At the end of the processing chain, a semantic similarity calculation module can detect whether the phrases used in meetings are similar to other content that could help participants or develop the conversation (). This content is loaded into the system before the meeting. In the prototype demonstration given at the Orange Research Exhibition in 2019 (), the French Labour Code had been pre-loaded and articles from it were suggested as needed. The aim here is clear: to reduce the time spent looking up information, which currently represents one fifth of the overall meeting duration.
These different processing stages are now done in real time, which is the principle of Fast Data. The system uses the spoken word. Important events are linked to larger volumes of data using Big Data semantic technologies to help resolve problems or generate ideas for participants (). Content suggestions are then offered directly on the participants’ smartphones.
However, each module in this complex chain can produce errors, which may then be passed on to the rest of the processing chain. This can lead to bad suggestions. Not to worry, it’s a human lapse. Oh no! Is it coming from the system, perhaps? If errors are made, participants can correct them during or after the meeting, as important conversations are kept and can be consulted as needed. Automatic classifiers are then fed into new data sets, creating a virtuous circle whereby the system also learns from its mistakes.
At the end of the meeting, the visualisation module combines all the manipulated data and displays information in a structured way within a single multimedia report. This report can take several forms depending on the users’ needs: either a tree or a heuristic map that shows the items on the agenda and links the questions, problems and other key phrases from the meeting to the corresponding individuals, organisations, or places. When a particular node in the report is selected, the speaker’s audio and video appears, allowing specific moments to be replayed. In all cases, this data is made available in a controlled and reasoned manner with the participants’ consent ( General Data Protection Regulation — GDPR).
The many other avenues to be explored for “augmented” meetings
There are plenty of ideas to enhance the system and make it more reliable.
Analysing the intonation or prosody of the phrases used could enable important meeting events to be better detected.
The expression recognition classifiers used could be adapted depending on the typology or business context of the meeting. This variability impacts understanding of the meeting. In any case, experimental checks will be required and will allow new training data to be obtained.
The introduction of automatic change-of-subject detection techniques could also result in more accurate meeting reports, enable speech to be clearly differentiated, and allow meetings to be cross-referenced against each other or against other business documents, in a multimodal approach that facilitates the extraction of new knowledge .

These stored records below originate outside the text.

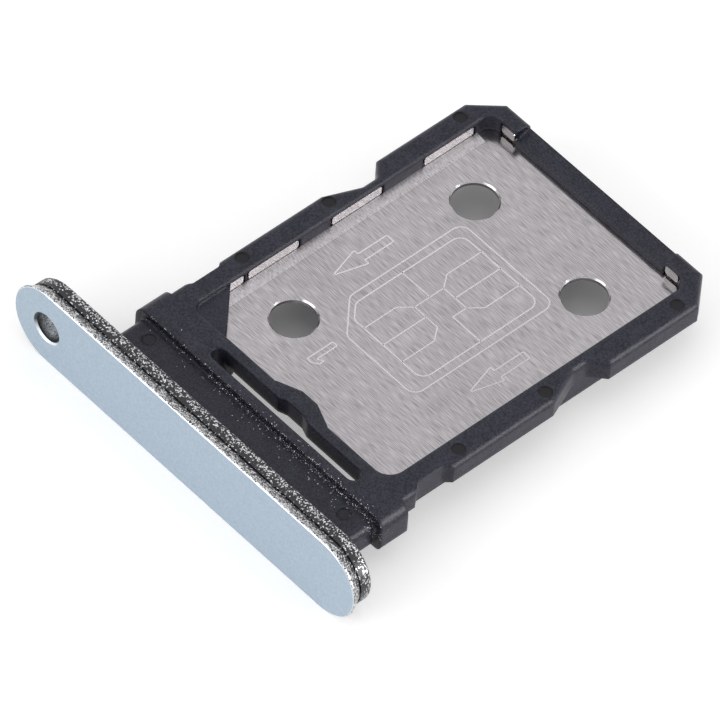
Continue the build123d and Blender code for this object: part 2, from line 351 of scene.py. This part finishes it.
lacquer = Finish("cap_lacquer")
deep = lacquer.y - cap_face
behind_face = deep > FACE_DEEP
behind_line = deep > LINE_DEEP
across = ((lacquer.x - hole_x) ** 2 + (lacquer.z - cap_middle) ** 2) ** 0.5
in_hole = across < HOLE_R + HOLE_LEAD + 0.01

front_band = [(0.0, 0.9), (0.12, 0.75), (0.26, 0.45), (0.38, 0.12)]
rear_band = [(0.58, 0.1), (0.66, 0.36), (0.86, 0.36), (0.9, 0.1)]
density = lacquer.ramp(deep, front_band + rear_band)
one = lacquer.flakes(FLAKE_PER_MM)
two = lacquer.flakes(FLAKE_PER_MM * 1.7)
is_flake = (1 - one) < density
shine = two ** 1.2
silver = lacquer.mix(shine, (0.10, 0.10, 0.11, 1), (1.0, 1.0, 1.0, 1))
sides = lacquer.mix(is_flake, (0.010, 0.010, 0.014, 1), silver)
to_left = (hole_x - lacquer.x) * (1 / HOLE_R)
downwards = (cap_middle - lacquer.z) * (1 / HOLE_R)
# Painted shade in the bore: dark near the mouth and on the right side, paler deeper in.
wall = lacquer.ramp(deep, [(0.10, 0.04), (0.30, 1.0)]) * lacquer.ramp(to_left, [(-0.6, 0.0), (0.0, 1.0)])
lead_in = across > HOLE_R + 0.004
# Painted highlight on the lower side of the lead-in, painted shade on its upper side.
lead_in_painted_highlight = lacquer.ramp(downwards, [(0.1, 0.04), (0.75, 1.0)])
painted_hole_light = wall * (0.10 + two * 0.80) * (1 - lead_in) + lead_in_painted_highlight * lead_in
bore = lacquer.mix(painted_hole_light, (0.035, 0.038, 0.045, 1), (0.80, 0.84, 0.88, 1))


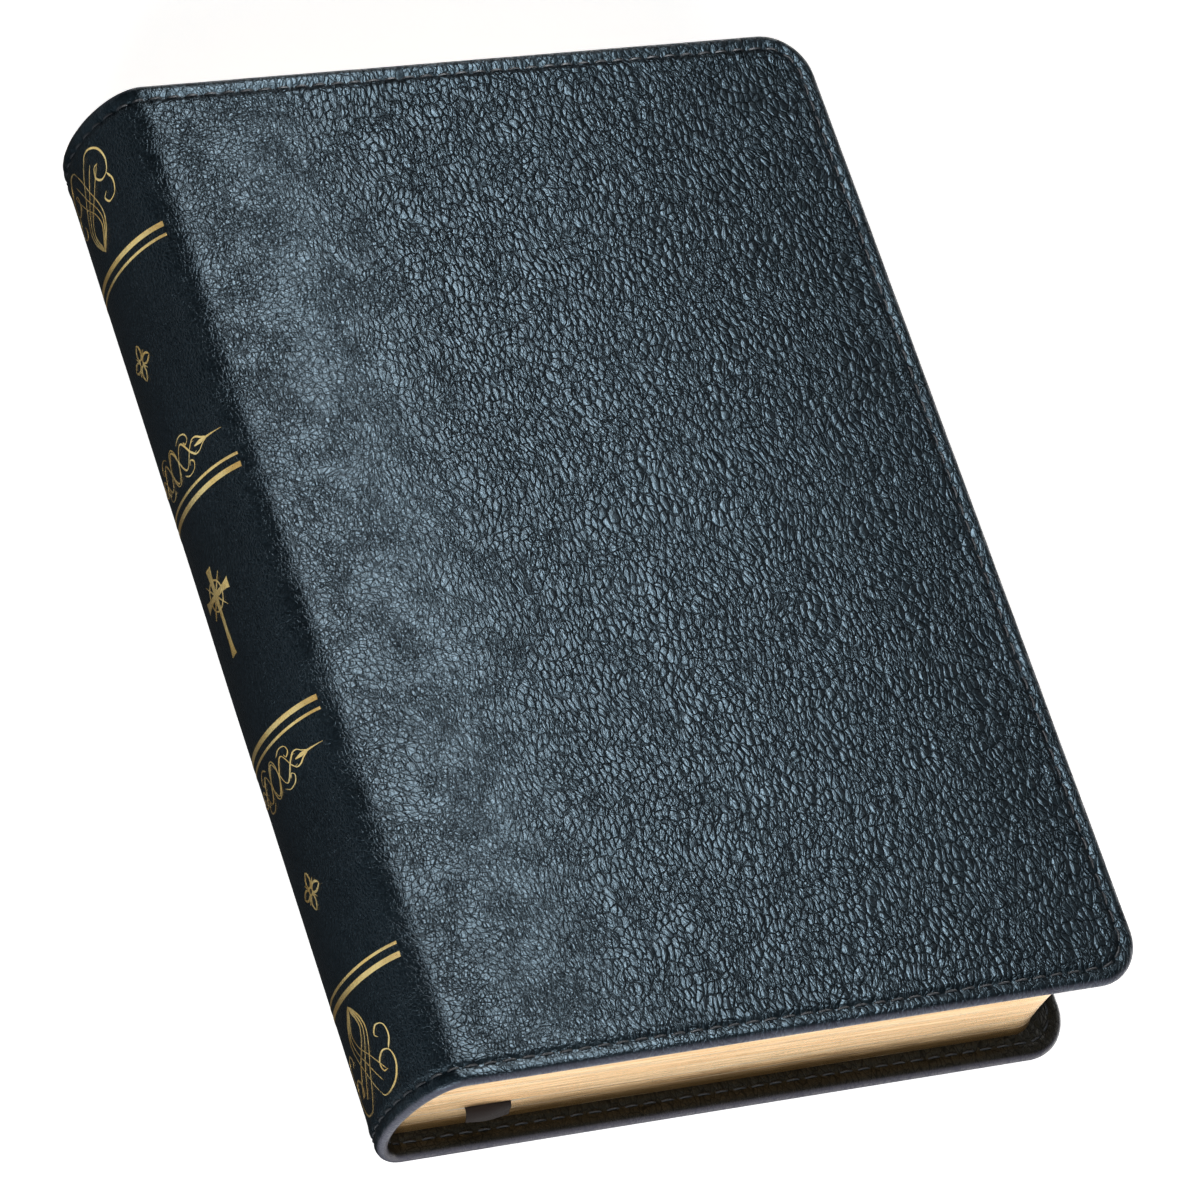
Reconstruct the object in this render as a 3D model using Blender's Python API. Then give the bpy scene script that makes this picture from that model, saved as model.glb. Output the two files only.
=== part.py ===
"""Leather-bound book: a flexible stitched case around a sewn, gilt-edged book block.

Metres, +Z up. The book lies on its back cover with the spine along Y on the -X
side and the head (top of the pages) towards +Y. Local book coordinates below are
in millimetres from the back of the spine (x), the tail (y) and the outer face of
the back cover (z); the function place() moves them to the model's frame, whose
origin is the middle of the back cover's outer face.
"""
import math

import bmesh
import bpy
from mathutils import Vector

# ---------------------------------------------------------------- dimensions, mm
HEIGHT = 220.0  # along the spine
WIDTH = 160.0  # spine back to fore-edge of the covers
THICK = 38.0  # both covers and the block
MID_Z = THICK / 2

COVER_T = 3.0  # each finished cover
SKIN_T = 1.1  # leather on the outside of a cover
HEM_W = 9.3  # turned-in hem
CORNER_R = 10.5  # cover corners at the fore-edge
COVER_X0 = 10.2  # where a cover leaves its joint strip
JOINT_X1 = 9.9  # where a joint strip ends
BOARD_T = 0.6
LINING_T = 0.75

SPINE_A = 10.0  # the rounded back is half an ellipse: depth
SPINE_B = MID_Z  # and half height
SPINE_SKIN = 1.3
SPINE_HEM = 2.25  # leather turned in at head and tail
SPINE_HEM_W = 9.0
FLEX_LOW_Z = 4.65  # flex lines, where the joint strips meet the spine strip
FLEX_HIGH_Z = THICK - FLEX_LOW_Z
FLEX_GAP = 0.3
FOIL_RELIEF = 0.25  # the spine leather sits this far inside the foil's face

STITCH_INSET = 3.4  # from the edge of the leather
STITCH_GROOVE_W = 0.8
STITCH_GROOVE_D = 0.6
THREAD_R = 0.2

BLOCK_Y0, BLOCK_Y1 = 5.3, 214.7
BLOCK_LOW, BLOCK_HIGH = 3.15, THICK - 3.15
BLOCK_A, BLOCK_B = 6.4, 16.2  # rounding of the block's back
FORE_X, FORE_HOLLOW = 153.6, 2.6  # fore-edge of the block and its hollow
PAGE_R = 6.0
FLYLEAF_T = 0.3
LEAF_T = 0.4
PAPER_GAP = 0.3
SIGNATURES_PER_HALF = 4
LEAF_X0 = 4.2

RIBBON_W, RIBBON_T = 10.0, 0.35
HINGE_X = 3.4  # flex line axes of the spine
COVER_HINGE_X = 10.0
FRONT_COVER_HINGE_Z = THICK + 0.5
BACK_COVER_HINGE_Z = -2.3

# rules on the spine: height above the tail and width of each line
RULES = {
    "spine_rule_1": (189.1, 1.15),
    "spine_rule_2": (186.7, 0.6),
    "spine_rule_3": (137.1, 0.6),
    "spine_rule_4": (134.7, 1.15),
    "spine_rule_5": (83.4, 1.15),
    "spine_rule_6": (81.0, 0.6),
    "spine_rule_7": (30.9, 0.6),
    "spine_rule_8": (28.5, 1.15),
}
CROSS_Y, CROSS_H, CROSS_W, CROSS_BAR = 111.5, 19.0, 12.0, 2.0
UPPER_MARK_Y, LOWER_MARK_Y = 167.5, 50.7
MARK_R = 4.0

MM = 0.001


def place(p):
    """Millimetres in the book's own coordinates to metres in the model's frame."""
    return Vector(((p[0] - WIDTH / 2) * MM, (p[1] - HEIGHT / 2) * MM, p[2] * MM))


# ---------------------------------------------------------------- clean start
for old in list(bpy.data.objects):
    bpy.data.objects.remove(old, do_unlink=True)

scene = bpy.context.scene


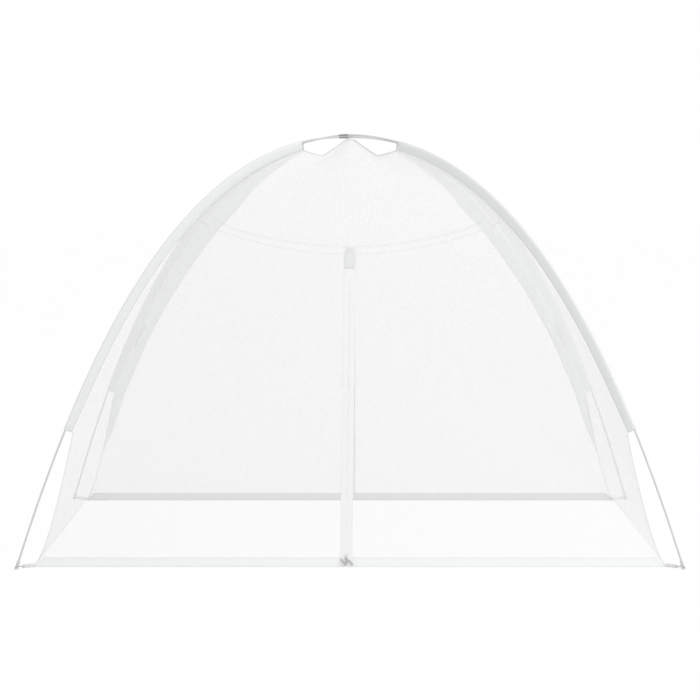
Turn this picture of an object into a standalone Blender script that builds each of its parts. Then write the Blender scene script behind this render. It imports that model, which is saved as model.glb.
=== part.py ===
"""Dome mosquito net tent: two sprung poles crossed over a bottomless net with a zipped door at each end.

Units are metres, +Z is up and the front door faces -Y. The origin is on the ground under the crossing.
Each pole stands in an upright diagonal plane, where r is the distance from the middle of the tent.
"""

import math

import bmesh
import bpy
from mathutils import Matrix, Vector

# Overall size of the pitched tent, over the pole feet and over the top of the poles
TENT_WIDTH = 2.00
TENT_DEPTH = 1.20
TENT_HEIGHT = 1.30
NET_CORNER_INSET = 0.0535
BOW_SHARE = 0.65
BOW_POWER = 3.54

# Clearance between pieces that touch
GAP = 0.0003

# Poles: hollow glass fibre sections, each with a steel ferrule on its upper end
POLE_RADIUS = 0.0030
POLE_BORE = 0.0016
POLE_SECTIONS = 6
POLE_STATIONS = 48
POLE_SIDES = 8
FERRULE_RADIUS = 0.0042
FERRULE_LENGTH = 0.034
FERRULE_FROM_CROSSING = 0.024
CROSSING_REACH = 0.170
SHOCK_CORD_RADIUS = 0.0011

# Foot caps on the pole ends
CAP_RADIUS = 0.0062
CAP_TOP_RADIUS = 0.0052
CAP_NECK_RADIUS = 0.0042
CAP_LENGTH = 0.025
CAP_COLLAR = 0.0045
CAP_NECK_LENGTH = 0.0075
CAP_FLOOR = 0.011
CAP_SIDES = 12

# Pole sleeves, measured along the pole from its foot and from the crossing
SLEEVE_FROM_FOOT = 0.438
SLEEVE_FROM_CROSSING = 0.182
SLEEVE_DEPTH = 0.0305
SLEEVE_DEPTH_AT_FOOT = 0.0265
SLEEVE_DEPTH_AT_TOP = 0.0255
SLEEVE_FOOT_TAPER = 0.12
SLEEVE_TOP_TAPER = 0.40
SLEEVE_CLOTH = 0.0009
SLEEVE_SEAM = 0.0022
SEAM_CLEARANCE = 0.0012

# Net panels
NET_THICKNESS = 0.0010
RIDGE_INSET = 0.0011
NET_LIFT = 0.0006
RIDGE_LOWER_BOW = 0.82
RIDGE_LOWER_STEPS = 4
SIDE_SAG = 0.035
SIDE_COLUMNS = 6
ROW_MARGIN = 0.010
PEAK_RADIUS = 0.012
PEAK_DROP = 0.0070
PEAK_DIP_RADIUS = 0.103
PEAK_DIP_HEIGHT = 0.0635
VALLEY_DEPTH = 0.028
VALLEY_REACH = 0.400

# Doors: an arched seam across each end panel, and a zip from the hem up to it
SEAM_HEIGHT = 0.929
SEAM_END_RISE = 0.095
SEAM_TOP_IN = 0.256
SEAM_COLUMNS = 4
SEAM_BAND_WIDTH = 0.008
SEAM_BAND_END_WIDTH = 0.010
SEAM_BAND_THICKNESS = 0.0008
ZIP_TOP_BELOW_SEAM = 0.048
PATCH_WIDTH = 0.032
PATCH_THICKNESS = 0.0010
FRONT_ZIP_DRIFT = -0.012
FOLD_TRIM_TOP = 0.009
FOLD_TRIM_CORNER = 0.012

# Hems and zip tapes
HEM_HEIGHT = 0.030
HEM_THICKNESS = 0.0016
TAPE_WIDTH = 0.018
TAPE_THICKNESS = 0.0012
COIL_WIDTH = 0.0030
COIL_THICKNESS = 0.0028
COIL_HALF_GAP = 0.0010

# Zip slider and its two pulls
SLIDER_LENGTH = 0.022
SLIDER_WIDTH = 0.0115
SLIDER_NOSE_WIDTH = 0.0080
SLIDER_PLATE = 0.0012
SLIDER_LIP = 0.0011
SLIDER_POST = 0.0010
SLIDER_CLEARANCE = 0.0005
SLIDER_PARK = 0.0200
SLIDER_TOP_STOP = 0.010
BRIDGE_LENGTH = 0.0090
BRIDGE_FROM_FOOT = 0.0065
BRIDGE_HEIGHT = 0.0042
BRIDGE_WIDTH = 0.0020
BRIDGE_WALL = 0.0011
PULL_WIDTH = 0.0075
PULL_LENGTH = 0.0195
PULL_THICKNESS = 0.0012
PULL_PIN_RADIUS = 0.0007
PULL_RIM = 0.0013

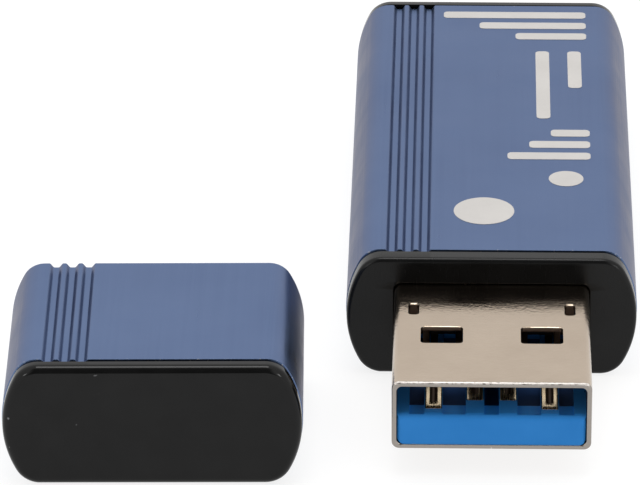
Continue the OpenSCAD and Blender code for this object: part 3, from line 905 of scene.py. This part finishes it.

Improving the flow of information exchanged between meetings and other work situations is another area of focus. Content suggestions or contextual assistance displayed on the participant’s smartphone during the meeting could also be personalised, by connecting the existing system to a professional assistant or buddy application with knowledge of these activities. On the other hand, throughout the day, the buddy could give the participant suggestions with information from the meetings they have been invited to.
The prototype was presented at the 2019 Orange Research Exhibition in the meeting room of the future (). Smartphones were placed on stands aimed towards speakers and captured their conversations. The heuristic map produced by the system in real time was projected onto a big screen.